# Start of Material for this exercise

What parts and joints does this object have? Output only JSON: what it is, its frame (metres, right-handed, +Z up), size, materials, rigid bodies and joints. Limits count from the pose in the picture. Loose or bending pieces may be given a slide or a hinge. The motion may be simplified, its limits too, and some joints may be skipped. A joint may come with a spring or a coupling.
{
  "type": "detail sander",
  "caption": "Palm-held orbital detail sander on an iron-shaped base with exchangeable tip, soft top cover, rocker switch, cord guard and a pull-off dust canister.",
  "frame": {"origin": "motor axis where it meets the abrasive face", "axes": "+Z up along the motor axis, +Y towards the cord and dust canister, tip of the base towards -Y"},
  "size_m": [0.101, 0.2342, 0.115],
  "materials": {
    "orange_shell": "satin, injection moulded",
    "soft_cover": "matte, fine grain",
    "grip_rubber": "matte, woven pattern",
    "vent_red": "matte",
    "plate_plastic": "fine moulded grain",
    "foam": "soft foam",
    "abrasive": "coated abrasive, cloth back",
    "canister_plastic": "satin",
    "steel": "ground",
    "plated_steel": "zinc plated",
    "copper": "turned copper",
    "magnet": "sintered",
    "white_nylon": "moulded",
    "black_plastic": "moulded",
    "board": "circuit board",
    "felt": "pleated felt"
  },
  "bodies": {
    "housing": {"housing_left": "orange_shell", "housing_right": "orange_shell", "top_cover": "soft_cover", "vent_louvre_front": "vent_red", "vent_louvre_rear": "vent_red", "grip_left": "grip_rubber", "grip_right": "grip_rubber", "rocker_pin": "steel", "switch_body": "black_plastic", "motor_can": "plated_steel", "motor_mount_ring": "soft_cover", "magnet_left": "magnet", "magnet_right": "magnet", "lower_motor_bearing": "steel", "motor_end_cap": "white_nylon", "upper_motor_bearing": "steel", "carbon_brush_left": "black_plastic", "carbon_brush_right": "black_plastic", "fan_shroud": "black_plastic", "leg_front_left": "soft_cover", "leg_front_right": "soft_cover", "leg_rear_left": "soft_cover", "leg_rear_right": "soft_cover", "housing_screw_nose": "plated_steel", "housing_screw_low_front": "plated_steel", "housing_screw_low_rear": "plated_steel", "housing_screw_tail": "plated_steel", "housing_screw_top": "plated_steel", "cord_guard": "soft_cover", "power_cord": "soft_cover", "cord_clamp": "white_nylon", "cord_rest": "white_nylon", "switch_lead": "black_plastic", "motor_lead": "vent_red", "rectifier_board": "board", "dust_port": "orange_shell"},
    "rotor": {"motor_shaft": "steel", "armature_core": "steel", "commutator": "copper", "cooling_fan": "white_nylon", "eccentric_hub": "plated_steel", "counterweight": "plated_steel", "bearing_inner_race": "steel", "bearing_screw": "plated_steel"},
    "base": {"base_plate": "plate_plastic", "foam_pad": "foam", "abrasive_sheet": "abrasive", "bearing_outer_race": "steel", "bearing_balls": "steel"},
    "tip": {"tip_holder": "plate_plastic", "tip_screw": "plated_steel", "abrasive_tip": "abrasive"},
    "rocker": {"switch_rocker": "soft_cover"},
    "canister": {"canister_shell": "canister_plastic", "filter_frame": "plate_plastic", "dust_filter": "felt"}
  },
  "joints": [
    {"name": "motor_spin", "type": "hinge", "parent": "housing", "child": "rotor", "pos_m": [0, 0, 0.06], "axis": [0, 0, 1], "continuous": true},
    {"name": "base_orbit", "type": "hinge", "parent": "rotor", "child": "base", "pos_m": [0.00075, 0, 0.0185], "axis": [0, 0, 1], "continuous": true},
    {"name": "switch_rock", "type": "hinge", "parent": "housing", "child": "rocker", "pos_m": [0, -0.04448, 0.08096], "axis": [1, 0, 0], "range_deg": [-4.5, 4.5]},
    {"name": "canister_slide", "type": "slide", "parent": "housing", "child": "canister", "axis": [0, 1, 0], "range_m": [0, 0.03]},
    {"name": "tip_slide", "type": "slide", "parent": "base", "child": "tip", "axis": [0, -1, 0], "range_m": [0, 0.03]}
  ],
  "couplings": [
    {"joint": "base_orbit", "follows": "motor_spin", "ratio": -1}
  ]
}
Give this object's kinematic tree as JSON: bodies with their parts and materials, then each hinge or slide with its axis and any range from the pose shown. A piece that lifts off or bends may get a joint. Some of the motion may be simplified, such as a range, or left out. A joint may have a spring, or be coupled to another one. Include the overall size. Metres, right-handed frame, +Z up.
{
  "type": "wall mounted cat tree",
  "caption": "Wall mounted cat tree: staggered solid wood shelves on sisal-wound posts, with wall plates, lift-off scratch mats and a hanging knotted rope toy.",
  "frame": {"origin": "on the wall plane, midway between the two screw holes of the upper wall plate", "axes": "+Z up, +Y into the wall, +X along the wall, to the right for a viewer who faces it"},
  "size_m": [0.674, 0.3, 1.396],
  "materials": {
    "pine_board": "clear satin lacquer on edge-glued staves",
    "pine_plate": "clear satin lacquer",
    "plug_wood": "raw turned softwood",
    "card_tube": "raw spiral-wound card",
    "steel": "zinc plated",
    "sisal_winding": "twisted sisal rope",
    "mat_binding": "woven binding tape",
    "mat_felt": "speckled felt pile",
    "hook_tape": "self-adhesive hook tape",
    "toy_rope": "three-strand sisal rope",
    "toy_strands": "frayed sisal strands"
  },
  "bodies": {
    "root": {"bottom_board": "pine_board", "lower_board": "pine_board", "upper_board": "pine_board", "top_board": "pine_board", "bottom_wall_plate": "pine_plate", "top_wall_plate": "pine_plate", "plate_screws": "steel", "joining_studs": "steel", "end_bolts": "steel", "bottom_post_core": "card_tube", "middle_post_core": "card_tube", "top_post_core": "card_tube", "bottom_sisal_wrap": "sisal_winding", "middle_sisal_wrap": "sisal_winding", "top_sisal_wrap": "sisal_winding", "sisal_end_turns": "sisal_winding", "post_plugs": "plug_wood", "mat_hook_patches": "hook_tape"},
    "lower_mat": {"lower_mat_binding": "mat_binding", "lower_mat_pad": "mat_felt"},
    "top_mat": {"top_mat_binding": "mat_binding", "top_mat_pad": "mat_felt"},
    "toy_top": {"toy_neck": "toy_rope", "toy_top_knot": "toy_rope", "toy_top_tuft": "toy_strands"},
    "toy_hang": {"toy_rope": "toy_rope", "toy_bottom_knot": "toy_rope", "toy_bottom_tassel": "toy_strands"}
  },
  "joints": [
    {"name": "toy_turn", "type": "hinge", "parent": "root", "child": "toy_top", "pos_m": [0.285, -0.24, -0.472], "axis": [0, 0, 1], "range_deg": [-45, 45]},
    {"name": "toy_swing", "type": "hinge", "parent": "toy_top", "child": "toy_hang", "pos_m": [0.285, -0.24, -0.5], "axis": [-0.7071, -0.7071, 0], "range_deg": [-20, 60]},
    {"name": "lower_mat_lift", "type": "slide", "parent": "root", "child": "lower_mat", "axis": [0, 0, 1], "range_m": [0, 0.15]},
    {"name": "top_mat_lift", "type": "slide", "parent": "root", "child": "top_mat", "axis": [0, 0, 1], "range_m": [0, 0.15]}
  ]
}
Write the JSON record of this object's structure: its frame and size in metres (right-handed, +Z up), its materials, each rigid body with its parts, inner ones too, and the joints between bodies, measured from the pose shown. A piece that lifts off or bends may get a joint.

# End of Material for this exercise

**Problem details:** Extract the listing in its entirety, matching it exactly.

**Reply to the task:**
What parts and joints does this object have? Output only JSON: what it is, its frame (metres, right-handed, +Z up), size, materials, rigid bodies and joints. Limits count from the pose in the picture. Loose or bending pieces may be given a slide or a hinge. The motion may be simplified, its limits too, and some joints may be skipped. A joint may come with a spring or a coupling.
{
  "type": "detail sander",
  "caption": "Palm-held orbital detail sander on an iron-shaped base with exchangeable tip, soft top cover, rocker switch, cord guard and a pull-off dust canister.",
  "frame": {"origin": "motor axis where it meets the abrasive face", "axes": "+Z up along the motor axis, +Y towards the cord and dust canister, tip of the base towards -Y"},
  "size_m": [0.101, 0.2342, 0.115],
  "materials": {
    "orange_shell": "satin, injection moulded",
    "soft_cover": "matte, fine grain",
    "grip_rubber": "matte, woven pattern",
    "vent_red": "matte",
    "plate_plastic": "fine moulded grain",
    "foam": "soft foam",
    "abrasive": "coated abrasive, cloth back",
    "canister_plastic": "satin",
    "steel": "ground",
    "plated_steel": "zinc plated",
    "copper": "turned copper",
    "magnet": "sintered",
    "white_nylon": "moulded",
    "black_plastic": "moulded",
    "board": "circuit board",
    "felt": "pleated felt"
  },
  "bodies": {
    "housing": {"housing_left": "orange_shell", "housing_right": "orange_shell", "top_cover": "soft_cover", "vent_louvre_front": "vent_red", "vent_louvre_rear": "vent_red", "grip_left": "grip_rubber", "grip_right": "grip_rubber", "rocker_pin": "steel", "switch_body": "black_plastic", "motor_can": "plated_steel", "motor_mount_ring": "soft_cover", "magnet_left": "magnet", "magnet_right": "magnet", "lower_motor_bearing": "steel", "motor_end_cap": "white_nylon", "upper_motor_bearing": "steel", "carbon_brush_left": "black_plastic", "carbon_brush_right": "black_plastic", "fan_shroud": "black_plastic", "leg_front_left": "soft_cover", "leg_front_right": "soft_cover", "leg_rear_left": "soft_cover", "leg_rear_right": "soft_cover", "housing_screw_nose": "plated_steel", "housing_screw_low_front": "plated_steel", "housing_screw_low_rear": "plated_steel", "housing_screw_tail": "plated_steel", "housing_screw_top": "plated_steel", "cord_guard": "soft_cover", "power_cord": "soft_cover", "cord_clamp": "white_nylon", "cord_rest": "white_nylon", "switch_lead": "black_plastic", "motor_lead": "vent_red", "rectifier_board": "board", "dust_port": "orange_shell"},
    "rotor": {"motor_shaft": "steel", "armature_core": "steel", "commutator": "copper", "cooling_fan": "white_nylon", "eccentric_hub": "plated_steel", "counterweight": "plated_steel", "bearing_inner_race": "steel", "bearing_screw": "plated_steel"},
    "base": {"base_plate": "plate_plastic", "foam_pad": "foam", "abrasive_sheet": "abrasive", "bearing_outer_race": "steel", "bearing_balls": "steel"},
    "tip": {"tip_holder": "plate_plastic", "tip_screw": "plated_steel", "abrasive_tip": "abrasive"},
    "rocker": {"switch_rocker": "soft_cover"},
    "canister": {"canister_shell": "canister_plastic", "filter_frame": "plate_plastic", "dust_filter": "felt"}
  },
  "joints": [
    {"name": "motor_spin", "type": "hinge", "parent": "housing", "child": "rotor", "pos_m": [0, 0, 0.06], "axis": [0, 0, 1], "continuous": true},
    {"name": "base_orbit", "type": "hinge", "parent": "rotor", "child": "base", "pos_m": [0.00075, 0, 0.0185], "axis": [0, 0, 1], "continuous": true},
    {"name": "switch_rock", "type": "hinge", "parent": "housing", "child": "rocker", "pos_m": [0, -0.04448, 0.08096], "axis": [1, 0, 0], "range_deg": [-4.5, 4.5]},
    {"name": "canister_slide", "type": "slide", "parent": "housing", "child": "canister", "axis": [0, 1, 0], "range_m": [0, 0.03]},
    {"name": "tip_slide", "type": "slide", "parent": "base", "child": "tip", "axis": [0, -1, 0], "range_m": [0, 0.03]}
  ],
  "couplings": [
    {"joint": "base_orbit", "follows": "motor_spin", "ratio": -1}
  ]
}
Give this object's kinematic tree as JSON: bodies with their parts and materials, then each hinge or slide with its axis and any range from the pose shown. A piece that lifts off or bends may get a joint. Some of the motion may be simplified, such as a range, or left out. A joint may have a spring, or be coupled to another one. Include the overall size. Metres, right-handed frame, +Z up.
{
  "type": "wall mounted cat tree",
  "caption": "Wall mounted cat tree: staggered solid wood shelves on sisal-wound posts, with wall plates, lift-off scratch mats and a hanging knotted rope toy.",
  "frame": {"origin": "on the wall plane, midway between the two screw holes of the upper wall plate", "axes": "+Z up, +Y into the wall, +X along the wall, to the right for a viewer who faces it"},
  "size_m": [0.674, 0.3, 1.396],
  "materials": {
    "pine_board": "clear satin lacquer on edge-glued staves",
    "pine_plate": "clear satin lacquer",
    "plug_wood": "raw turned softwood",
    "card_tube": "raw spiral-wound card",
    "steel": "zinc plated",
    "sisal_winding": "twisted sisal rope",
    "mat_binding": "woven binding tape",
    "mat_felt": "speckled felt pile",
    "hook_tape": "self-adhesive hook tape",
    "toy_rope": "three-strand sisal rope",
    "toy_strands": "frayed sisal strands"
  },
  "bodies": {
    "root": {"bottom_board": "pine_board", "lower_board": "pine_board", "upper_board": "pine_board", "top_board": "pine_board", "bottom_wall_plate": "pine_plate", "top_wall_plate": "pine_plate", "plate_screws": "steel", "joining_studs": "steel", "end_bolts": "steel", "bottom_post_core": "card_tube", "middle_post_core": "card_tube", "top_post_core": "card_tube", "bottom_sisal_wrap": "sisal_winding", "middle_sisal_wrap": "sisal_winding", "top_sisal_wrap": "sisal_winding", "sisal_end_turns": "sisal_winding", "post_plugs": "plug_wood", "mat_hook_patches": "hook_tape"},
    "lower_mat": {"lower_mat_binding": "mat_binding", "lower_mat_pad": "mat_felt"},
    "top_mat": {"top_mat_binding": "mat_binding", "top_mat_pad": "mat_felt"},
    "toy_top": {"toy_neck": "toy_rope", "toy_top_knot": "toy_rope", "toy_top_tuft": "toy_strands"},
    "toy_hang": {"toy_rope": "toy_rope", "toy_bottom_knot": "toy_rope", "toy_bottom_tassel": "toy_strands"}
  },
  "joints": [
    {"name": "toy_turn", "type": "hinge", "parent": "root", "child": "toy_top", "pos_m": [0.285, -0.24, -0.472], "axis": [0, 0, 1], "range_deg": [-45, 45]},
    {"name": "toy_swing", "type": "hinge", "parent": "toy_top", "child": "toy_hang", "pos_m": [0.285, -0.24, -0.5], "axis": [-0.7071, -0.7071, 0], "range_deg": [-20, 60]},
    {"name": "lower_mat_lift", "type": "slide", "parent": "root", "child": "lower_mat", "axis": [0, 0, 1], "range_m": [0, 0.15]},
    {"name": "top_mat_lift", "type": "slide", "parent": "root", "child": "top_mat", "axis": [0, 0, 1], "range_m": [0, 0.15]}
  ]
}
Write the JSON record of this object's structure: its frame and size in metres (right-handed, +Z up), its materials, each rigid body with its parts, inner ones too, and the joints between bodies, measured from the pose shown. A piece that lifts off or bends may get a joint.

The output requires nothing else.